Containment is totally irrelevant, imo. Sure, highways must be separate for effective transit. But it’s absolutely impossible to design highways to every single location, especially in extremely location-dense areas. We’ve attempted to do that with the so-called “stroad,” and it has been a massive failure. Those multi-lane roads by strip malls and chain stores are very dangerous for drivers because cars can’t be contained, and that’s without hardly any people walking around. To avoid that, you need to design walkable areas for “destinations,” which completely deprioritize cars.

Also, traffic is irrelevant. The purpose of transit is to allow people to get from A to B. car traffic exists to allow that transit. Forms of transit with large vehicles self-create their own congestion. (Like cars) Some, like buses and trains, can be scheduled to avoid that problem. But individual people walking or biking can saturate a given space with significantly more people per second without creating severe congestion. This is crucial for cities, which is why it’s ridiculous that cars have been prioritized in city centers for so long. It’s such an inefficient transit option for dense areas in basically any way you look at it. It’s not even that good for drivers, since city driving is always dangerous, stressful, and congested.

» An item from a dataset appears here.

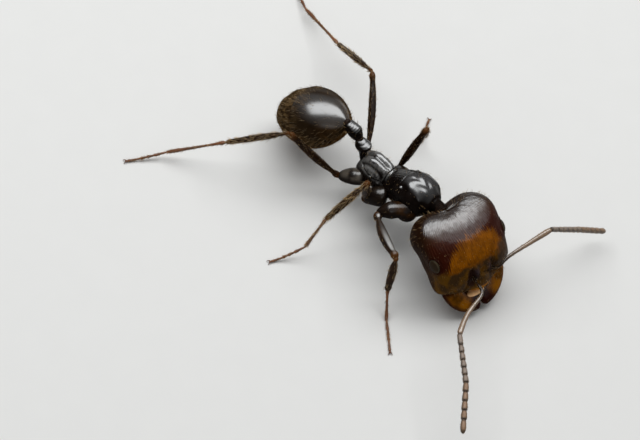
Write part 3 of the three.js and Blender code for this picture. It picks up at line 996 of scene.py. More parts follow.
def feeler_finish(part):
    """Grey-brown with painted light: pale where it faces up and painted shade where it faces down, with
    darker necks between the joints.
    """
    c = colours()
    f = Finish("feeler_shell_" + part, Specular_IOR_Level=0.4, Coat_Weight=0.15, Coat_Roughness=0.25)
    along = f.around()[1]
    own = f.own()[3]
    top = FEELER_PAINTED_LIGHT[part]
    # painted light and shade: pale where the joint faces up, dark where it faces down
    base = f.mix(f.upward().between(0.4, 1.0) * 0.75, tinted(top, 0.25), top)
    neck = along.between(0.2, 0.03).top(along.between(0.68, 0.86))
    f.shade(f.mix(neck * 0.85, base, tinted(c.feeler, 0.25)), f.uneven(own, 16.0, 0.2, 0.34))
    f.bump((f.noise(own, 20.0, stretch=(0.6, 1.5, 1.5)), 0.012))
    return f.material


def scape_finish():
    """Black at its root, turning grey-brown along its length, with a pale painted highlight where it faces
    up, polished.
    """
    c = colours()
    f = glossy("scape_shell")
    along = f.around()[1]
    own = f.own()[3]
    base = f.mix(along.between(0.1, 0.7), c.black, c.feeler)
    base = f.mix(f.noise(own, 4.0).between(0.4, 0.7) * 0.5, base, tinted(c.brown, 1.5))
    # painted highlight along the scape's upper side
    base = f.mix(f.upward().between(0.4, 1.0) * along.between(0.25, 0.6) * 0.5, base, SCAPE_PAINTED_HIGHLIGHT)
    f.shade(base, f.uneven(own, 12.0, 0.16, 0.18))
    f.polish(along.between(0.1, 0.3), 1.0, 0.35)
    f.bump((f.noise(own, 10.0, stretch=(0.4, 2.0, 2.0)), 0.014))
    return f.material


def jaw_finish():
    """Amber with dark clouds, black-brown at the root, at the tip and along the toothed edge. The tip's dark
    is partly its own colour and partly painted shade.
    """
    c = colours()
    f = glossy("jaw_shell")
    forward, aside, _, own = f.own()
    base = f.mix(f.noise(own, 2.4).between(0.4, 0.62), tinted(c.amber, 0.55), tinted(c.amber, 1.6))
    dark = aside.between(-0.12, -0.34).top(forward.between(0.35, 0.05)).top(aside.between(0.26, 0.42))
    # the tip's black-brown is partly the jaw's own colour and partly painted shade
    base = f.mix(dark.top(forward.between(0.85, 1.25)), base, tinted(c.wine, 0.7))
    f.shade(base, f.uneven(own, 9.0, 0.18, 0.18))
    f.polish(most=0.6)
    groove = aside.ripple(0.075, f.noise(own, 2.0) * 6.0)
    f.bump((groove, 0.008), (f.cells(own, 6.0).between(0.0, 0.2), 0.012))
    return f.material


def eye_finish():
    """Dark olive-brown with a net between the facets and a pale ring near its rim, which is a painted
    highlight.
    """
    c = colours()
    f = Finish("eye_lens", Roughness=0.3, Specular_IOR_Level=0.05, Coat_Weight=0.03, Coat_Roughness=0.12)
    forward, _, up, own = f.own()
    net = f.cells(own, 30.0, "DISTANCE_TO_EDGE").between(0.0, 0.1)
    lens = f.mix(f.noise(own, 5.0).between(0.35, 0.65), *LENS_TONES)
    across = (forward / EYE["half"][0]) ** 2.0 + (up / EYE["half"][2]) ** 2.0
    # painted highlight: a pale ring near the eye's rim
    lens = f.mix(across.between(0.62, 0.78) * across.between(1.0, 0.9), lens, c.eye)
    f.shade(f.mix(net * 0.6, tinted(c.eye, 0.2), lens))
    f.bump((net, 0.008))
    return f.material


def lip_finish():
    """Pale straw, browner in soft clouds."""
    f = Finish("lip_shell", Specular_IOR_Level=0.3)
    own = f.own()[3]
    f.shade(f.clouds(own, LIP_TONE, 0.14, 4.0), f.uneven(own, 9.0, 0.2, 0.3))
    f.bump((f.noise(own, 12.0), 0.006))
    return f.material


def soft_finish():
    """Dull brown folded skin, for the neck, the mouthparts and the waist's joints."""
    f = Finish("soft_skin", Specular_IOR_Level=0.12)
    own = f.own()[3]
    f.shade(f.clouds(own, colours().skin, 0.5, 6.0), f.uneven(own, 9.0, 0.2, 0.4))
    f.bump((f.noise(own, 7.0, 3.0, stretch=(3.0, 0.8, 0.8)), 0.02))
    return f.material


def hair_finish(name, factor=1.0):
    """Pale gold times a factor, some hairs browner than others."""
    hair = colours().hair
    f = Finish(name, Roughness=0.4, Specular_IOR_Level=0.55, Coat_Weight=0.15, Coat_Roughness=0.3)
    mixed = f.noise(f.place(), 2600.0, 1.0).between(0.4, 0.62)
    f.shade(f.mix(mixed, tinted(hair, 0.55 * factor), tinted(hair, 1.15 * factor)))
    f.bump((f.noise(f.place(), 20000.0, 1.0), 0.002))
    return f.material


def floor_finish():
    """Plain and pale, with a faint grain."""
    pale = colours().floor
    f = Finish("studio_floor", Roughness=0.85, Specular_IOR_Level=0.2)
    f.shade(f.mix(f.noise(f.place(), 900.0), tinted(pale, 0.985), tinted(pale, 1.01)))
    return f.material


FINISHES = {}


def finish(maker, *arguments):
    """The material that a function makes, made once."""
    key = (maker.__name__, *arguments)
    if key not in FINISHES:
        FINISHES[key] = maker(*arguments)
    return FINISHES[key]


# ------------------------------------------------------------------ head

SKINS = {}  # what the hairs are planted on, by name
FACET_ROW = 0.866  # how far apart the rows of an eye's facets are, in facets
LIP = {"half": (0.15, 0.4, 0.13), "at": (1.95, -0.14, 0.03), "yaw": -5, "pitch": 20}
MOUTH_LOBES = (  # half sizes, columns, place and pitch
    ((0.25, 0.46, 0.26), 40, (1.62, 0, -0.17), 20),
    ((0.44, 0.15, 0.2), 32, (1.18, 0.2, -0.66), 8),
    ((0.44, 0.15, 0.2), 32, (1.18, -0.2, -0.66), 8),
    ((0.4, 0.14, 0.16), 32, (1.2, 0, -0.74), 8),
)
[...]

Keep cars to the highways for medium/long-distance trips. But there are many better options for dense areas, and that’s where big cars killing people is a problem.

Amsterdam is not the United States.

There is no legitimate comparason between the two.

When people create the problem by obliviously walking out into the street or if they're on a bicycle being reckless - cars are not the problem.

When cars usurp a disproportionately large amount of public space for their exclusive use and require far more space-efficient methods of transportation like walking to stay out of that space, cars are the problem.